Cha Soojeong (born 25 November 1990), better known by her stage name Crystal Tea, is a South Korean indie rock musician. She has released a studio album High School Musical (하이스쿨 뮤지컬) (2024).

== Career ==
Crystal Tea was born in Busan in 1990. Her commercial debut came with the two-track single Boys' Caravan (보이즈 캐러밴) on 13 February 2014. She returned with the extended play Pink Movie (핑크 무비) in May 2020. A follow-up, Pink Movie Director’s Cut, appeared in 2021.
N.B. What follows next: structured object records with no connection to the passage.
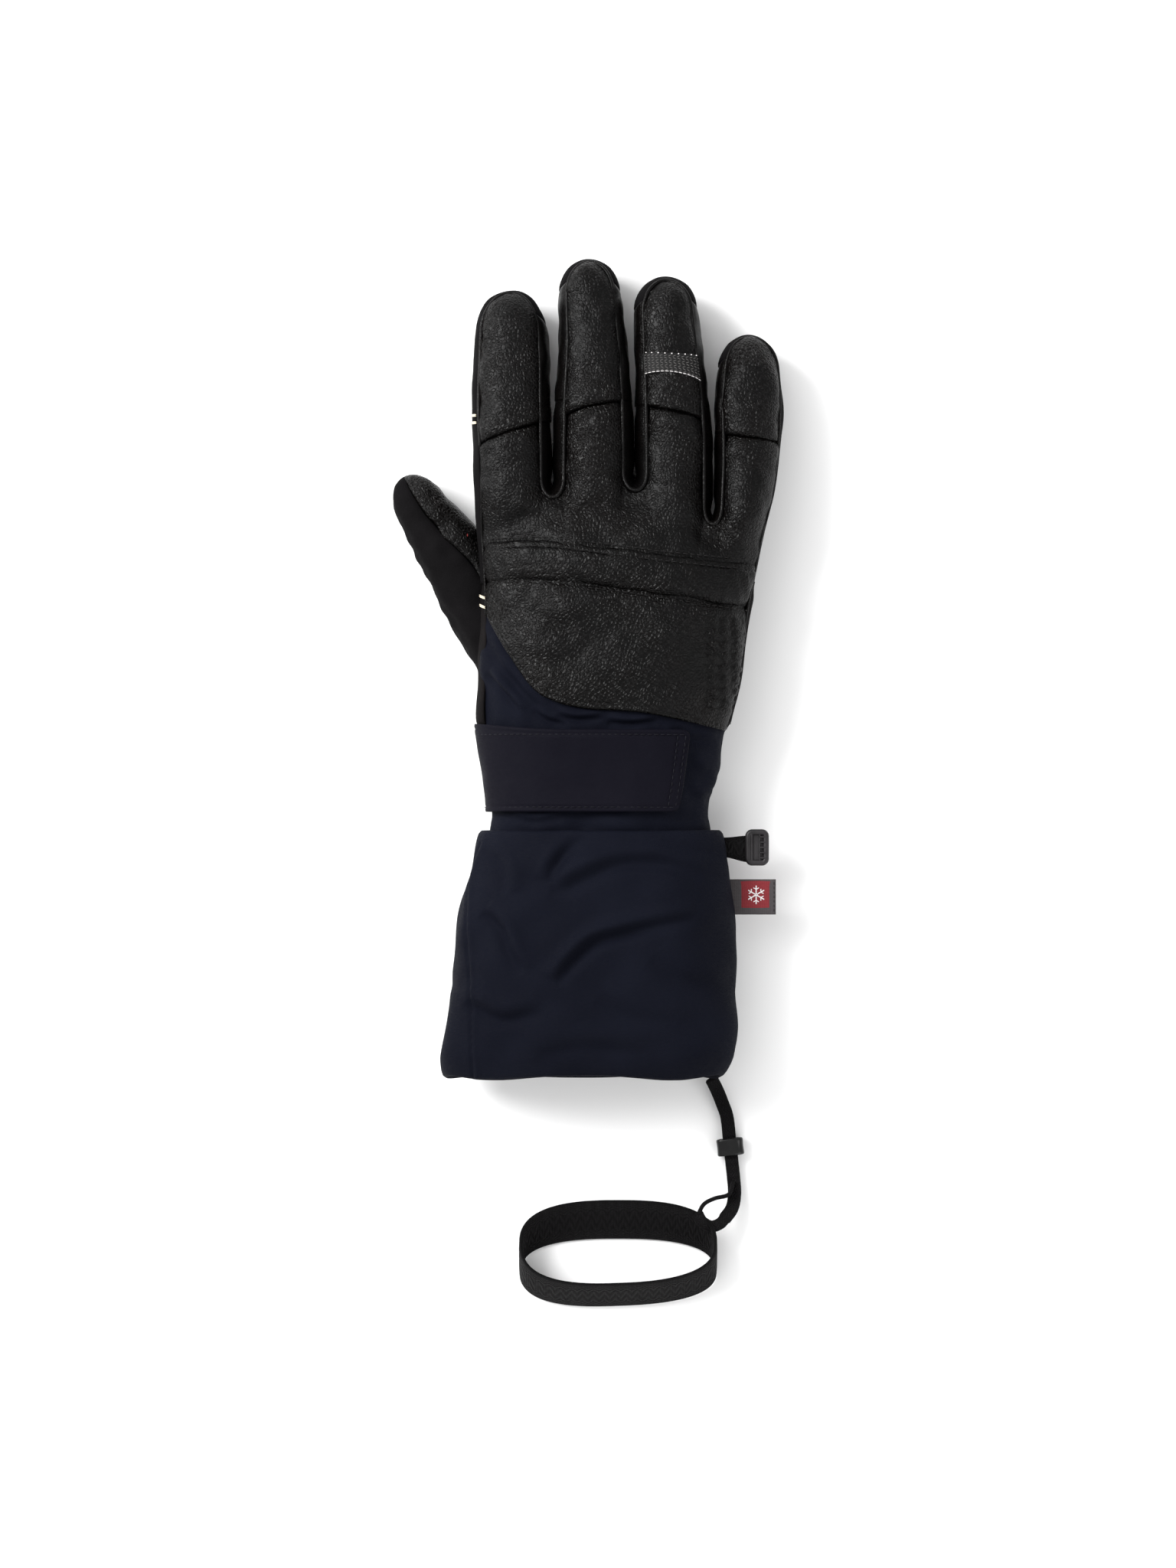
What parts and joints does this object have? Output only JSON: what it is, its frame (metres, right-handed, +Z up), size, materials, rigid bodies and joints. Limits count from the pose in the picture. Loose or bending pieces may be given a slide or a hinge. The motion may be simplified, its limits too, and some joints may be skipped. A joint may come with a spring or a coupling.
{
  "type": "ski glove",
  "caption": "Insulated right-hand ski glove with a padded knuckle band, wrist strap, gauntlet cuff, link clip and wrist leash, lying palm down.",
  "frame": {"origin": "under the middle of the glove without its leash, on the surface that it lies on", "axes": "+Y towards the fingertips, +X towards the little finger's side, +Z up through the back of the hand"},
  "size_m": [0.1563, 0.4217, 0.0509],
  "materials": {
    "leather": "smooth goat leather with a soft sheen",
    "suede": "matt suede-like leather",
    "navy_shell": "brushed navy softshell",
    "strap_fabric": "smooth navy strap fabric",
    "lining": "brushed fleece lining",
    "foam": "insulation and foam padding",
    "webbing": "woven webbing",
    "plastic": "moulded plastic",
    "slider_plastic": "glossy black plastic",
    "label": "woven label",
    "wipe": "woven wipe strip"
  },
  "bodies": {
    "gauntlet": {"gauntlet_shell": "navy_shell", "gauntlet_hem": "navy_shell", "gauntlet_lining": "lining", "wrist_gusset": "navy_shell", "link_webbing": "webbing"},
    "hand": {"wrist_shell": "navy_shell", "back_panel": "leather", "palm_panel": "leather", "back_insulation": "foam", "hand_lining": "lining", "knuckle_foam": "foam", "knuckle_band": "leather", "strap_base": "strap_fabric", "loop_patch": "webbing", "thumb_base": "leather"},
    "strap": {"strap_tab": "strap_fabric", "hook_patch": "webbing"},
    "knuckles": {"knuckle_back": "leather", "knuckle_palm": "leather", "fourchette_index_middle": "suede", "fourchette_middle_ring": "suede", "fourchette_ring_little": "suede", "index_base_lining": "lining", "middle_base_lining": "lining", "ring_base_lining": "lining", "little_base_lining": "lining"},
    "index": {"index_back": "leather", "index_palm": "leather", "index_right_fourchette": "suede", "index_lining": "lining"},
    "middle": {"middle_back": "leather", "middle_palm": "leather", "middle_left_fourchette": "suede", "middle_right_fourchette": "suede", "middle_lining": "lining"},
    "ring": {"ring_back": "leather", "ring_palm": "leather", "ring_left_fourchette": "suede", "ring_right_fourchette": "suede", "ring_lining": "lining", "wipe_strip": "wipe"},
    "little": {"little_back": "leather", "little_palm": "leather", "little_left_fourchette": "suede", "little_lining": "lining"},
    "thumb": {"thumb_outer": "suede", "thumb_inner": "leather", "thumb_lining": "lining"},
    "clip": {"link_clip": "plastic"},
    "label": {"side_label": "label"},
    "leash": {"leash_cord": "webbing"},
    "slider": {"leash_slider": "slider_plastic"},
    "loop": {"wrist_loop": "webbing"}
  },
  "joints": [
    {"name": "wrist_flex", "type": "hinge", "parent": "gauntlet", "child": "hand", "pos_m": [0.0055, -0.062, 0.022], "axis": [1, 0, 0], "range_deg": [-25, 25], "deforming": ["wrist_gusset"]},
    {"name": "knuckle_flex", "type": "hinge", "parent": "hand", "child": "knuckles", "pos_m": [0.0135, 0.05, 0.014], "axis": [-1, 0, 0], "range_deg": [0, 50]},
    {"name": "index_flex", "type": "hinge", "parent": "knuckles", "child": "index", "pos_m": [-0.0303, 0.105, 0.017], "axis": [-1, 0, 0], "range_deg": [0, 70]},
    {"name": "middle_flex", "type": "hinge", "parent": "knuckles", "child": "middle", "pos_m": [0.0027, 0.116, 0.017], "axis": [-1, 0, 0], "range_deg": [0, 70]},
    {"name": "ring_flex", "type": "hinge", "parent": "knuckles", "child": "ring", "pos_m": [0.0339, 0.115, 0.017], "axis": [-1, 0, 0], "range_deg": [0, 70]},
    {"name": "little_flex", "type": "hinge", "parent": "knuckles", "child": "little", "pos_m": [0.0649, 0.102, 0.017], "axis": [-1, 0, 0], "range_deg": [0, 70]},
    {"name": "thumb_flex", "type": "hinge", "parent": "hand", "child": "thumb", "pos_m": [-0.0541, 0.0381, 0.011], "axis": [-0.8829, -0.4695, 0], "range_deg": [0, 45]},
    {"name": "strap_peel", "type": "hinge", "parent": "hand", "child": "strap", "pos_m": [-0.0226, -0.0405, 0.0442], "axis": [0, -1, 0], "range_deg": [0, 120]},
    {"name": "clip_swing", "type": "hinge", "parent": "gauntlet", "child": "clip", "pos_m": [0.063, -0.0715, 0.02], "axis": [0, 1, 0], "range_deg": [-40, 40]},
    {"name": "label_swing", "type": "hinge", "parent": "gauntlet", "child": "label", "pos_m": [0.059, -0.0917, 0.02], "axis": [0, 1, 0], "range_deg": [-60, 60]},
    {"name": "leash_swing", "type": "hinge", "parent": "gauntlet", "child": "leash", "pos_m": [0.0504, -0.1656, 0.0086], "axis": [0, 0, 1], "range_deg": [-15, 30]},
    {"name": "slider_slide", "type": "slide", "parent": "leash", "child": "slider", "axis": [0.1063, -0.9943, 0], "range_m": [-0.008, 0.01]},
    {"name": "loop_swing", "type": "hinge", "parent": "leash", "child": "loop", "pos_m": [0.054, -0.2232, 0.0085], "axis": [0, 0, 1], "range_deg": [-15, 40]}
  ]
}
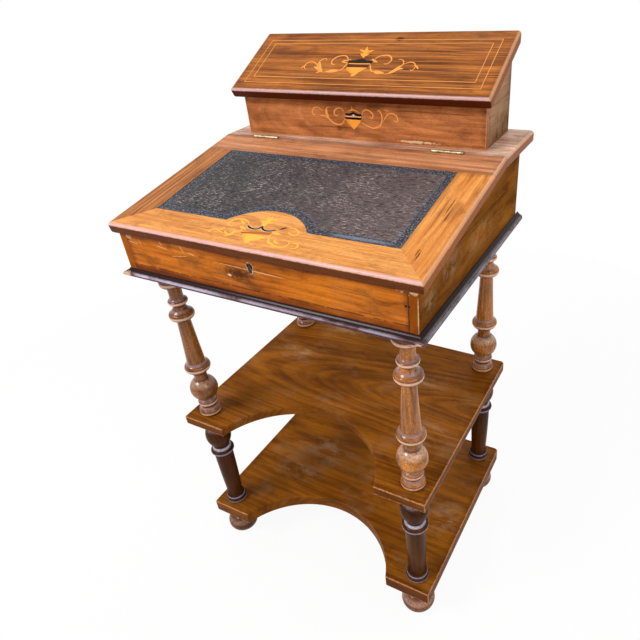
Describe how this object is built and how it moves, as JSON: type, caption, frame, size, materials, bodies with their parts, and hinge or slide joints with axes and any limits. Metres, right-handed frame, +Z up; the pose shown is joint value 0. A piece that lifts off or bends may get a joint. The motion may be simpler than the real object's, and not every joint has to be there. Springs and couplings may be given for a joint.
{
  "type": "davenport desk",
  "caption": "Davenport desk: sloping leather-topped writing box with a stationery box, on two recessed shelves, turned columns and bun feet.",
  "frame": {"origin": "on the floor under the middle of the desk's overall box", "axes": "+Z up, front towards -Y, +X to the right of someone facing the front"},
  "size_m": [0.533, 0.4524, 0.9519],
  "materials": {
    "boxwood": "boxwood line, polished",
    "brass": "aged brass",
    "brass_screw": "aged brass",
    "case_walnut": "glossy french-polished walnut, orange brown with dark grain",
    "ebonised_moulding": "worn ebonised wood",
    "inner_wood": "plain inside wood, oiled",
    "lock_steel": "plain steel",
    "rail_walnut": "lighter honey walnut, polished",
    "shelf_walnut": "worn polished walnut",
    "steel_screw": "plain steel",
    "stile_walnut": "polished walnut, grain running with the piece",
    "turned_foot": "turned walnut, worn",
    "turned_lower": "turned and polished walnut, darker",
    "turned_upper": "turned and polished walnut",
    "writing_leather": "worn dark writing leather"
  },
  "bodies": {
    "desk": {"box_front": "case_walnut", "box_side_left": "case_walnut", "box_side_right": "case_walnut", "box_back": "case_walnut", "box_bottom": "inner_wood", "moulding_front": "ebonised_moulding", "moulding_left": "ebonised_moulding", "moulding_right": "ebonised_moulding", "fixed_top_strip": "case_walnut", "keyhole_escutcheon": "brass", "lock_case": "lock_steel", "lock_screws": "steel_screw", "hinge_strip_leaf_left": "brass", "hinge_pin_left": "brass", "hinge_strip_leaf_right": "brass", "hinge_pin_right": "brass", "strip_hinge_screws": "brass_screw", "stationery_front": "case_walnut", "stationery_back": "case_walnut", "stationery_side_left": "case_walnut", "stationery_side_right": "case_walnut", "stationery_bottom": "inner_wood", "stationery_divider_left": "inner_wood", "stationery_divider_right": "inner_wood", "stationery_box_leaves": "brass", "stationery_hinge_pins": "brass", "stationery_box_screws": "brass_screw", "middle_shelf": "shelf_walnut", "bottom_shelf": "shelf_walnut", "upper_column_front_left": "turned_upper", "lower_column_front_left": "turned_lower", "bun_foot_front_left": "turned_foot", "upper_column_front_right": "turned_upper", "lower_column_front_right": "turned_lower", "bun_foot_front_right": "turned_foot", "upper_column_back_left": "turned_upper", "lower_column_back_left": "turned_lower", "bun_foot_back_left": "turned_foot", "upper_column_back_right": "turned_upper", "lower_column_back_right": "turned_lower", "bun_foot_back_right": "turned_foot"},
    "writing_lid": {"lid_front_rail": "rail_walnut", "lid_stile_left": "stile_walnut", "lid_stile_right": "stile_walnut", "lid_back_rail": "stile_walnut", "lid_panel": "inner_wood", "writing_leather": "writing_leather", "lid_strike_plate": "brass", "lid_strike_screws": "steel_screw", "hinge_lid_leaf_left": "brass", "hinge_lid_leaf_right": "brass", "lid_hinge_screws": "brass_screw"},
    "stationery_lid": {"stationery_lid_board": "case_walnut", "stationery_lid_lines": "boxwood", "stationery_lid_leaves": "brass", "stationery_lid_screws": "brass_screw"},
    "lock_bolt": {"lock_bolt": "lock_steel"}
  },
  "joints": [
    {"name": "writing_lid_hinge", "type": "hinge", "parent": "desk", "child": "writing_lid", "pos_m": [0, 0.07645, 0.804], "axis": [-1, 0, 0], "range_deg": [0, 99]},
    {"name": "stationery_lid_hinge", "type": "hinge", "parent": "desk", "child": "stationery_lid", "pos_m": [0, 0.21195, 0.93264], "axis": [-1, 0, 0], "range_deg": [0, 120]},
    {"name": "lock_bolt_throw", "type": "slide", "parent": "desk", "child": "lock_bolt", "axis": [0, 0, 1], "range_m": [0, 0.006]}
  ]
}
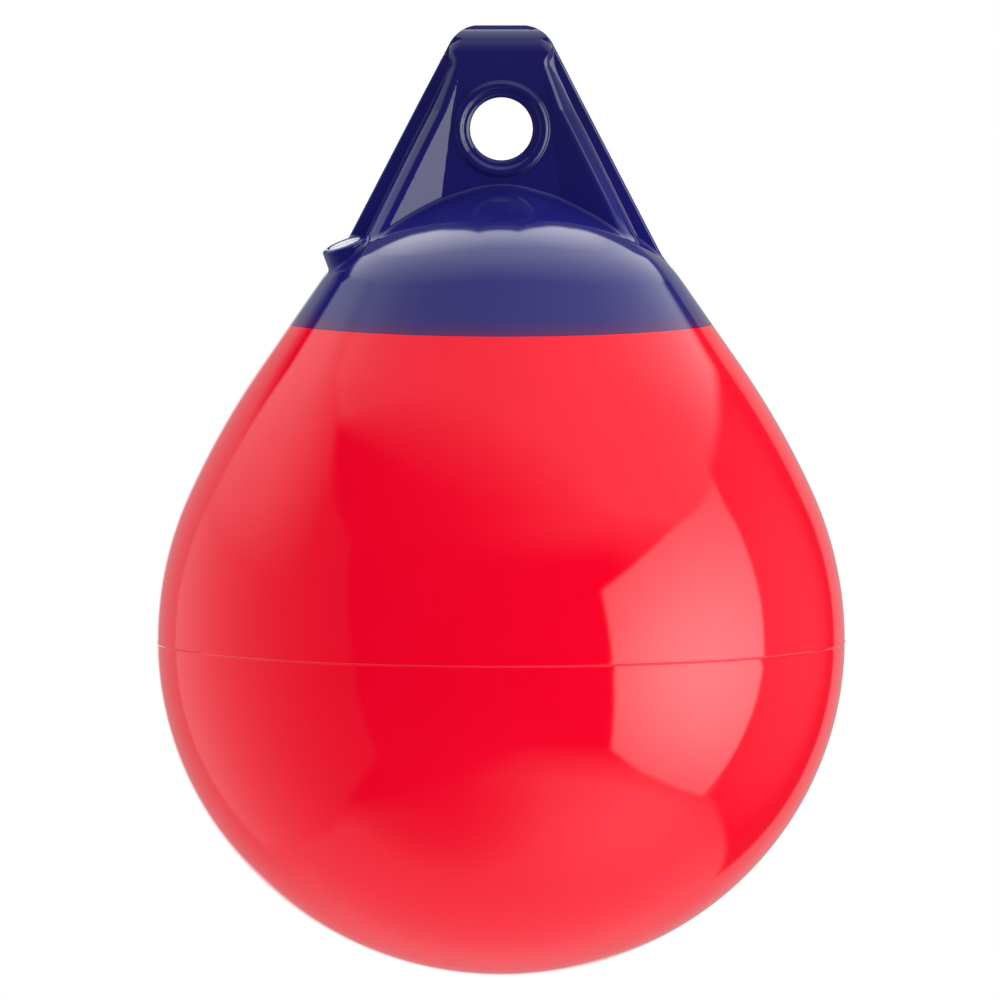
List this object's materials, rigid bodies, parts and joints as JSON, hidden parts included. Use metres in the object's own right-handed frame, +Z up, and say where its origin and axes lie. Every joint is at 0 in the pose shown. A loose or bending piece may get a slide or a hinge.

Crystal Tea released her first studio album, High School Musical (하이스쿨 뮤지컬), on 17 August 2024. Korean music webzine IZM reviewed the album, describing it as a diary-like, high-teen film-inspired collection that distils adolescent feelings with bright but finely drawn writing.

== Discography ==
=== Studio albums ===
- High School Musical (하이스쿨 뮤지컬) (2024)

=== EPs ===
- Pink Movie (핑크 무비) (2020)
- Pink Movie Director's Cut (핑크 무비 감독판) (2021)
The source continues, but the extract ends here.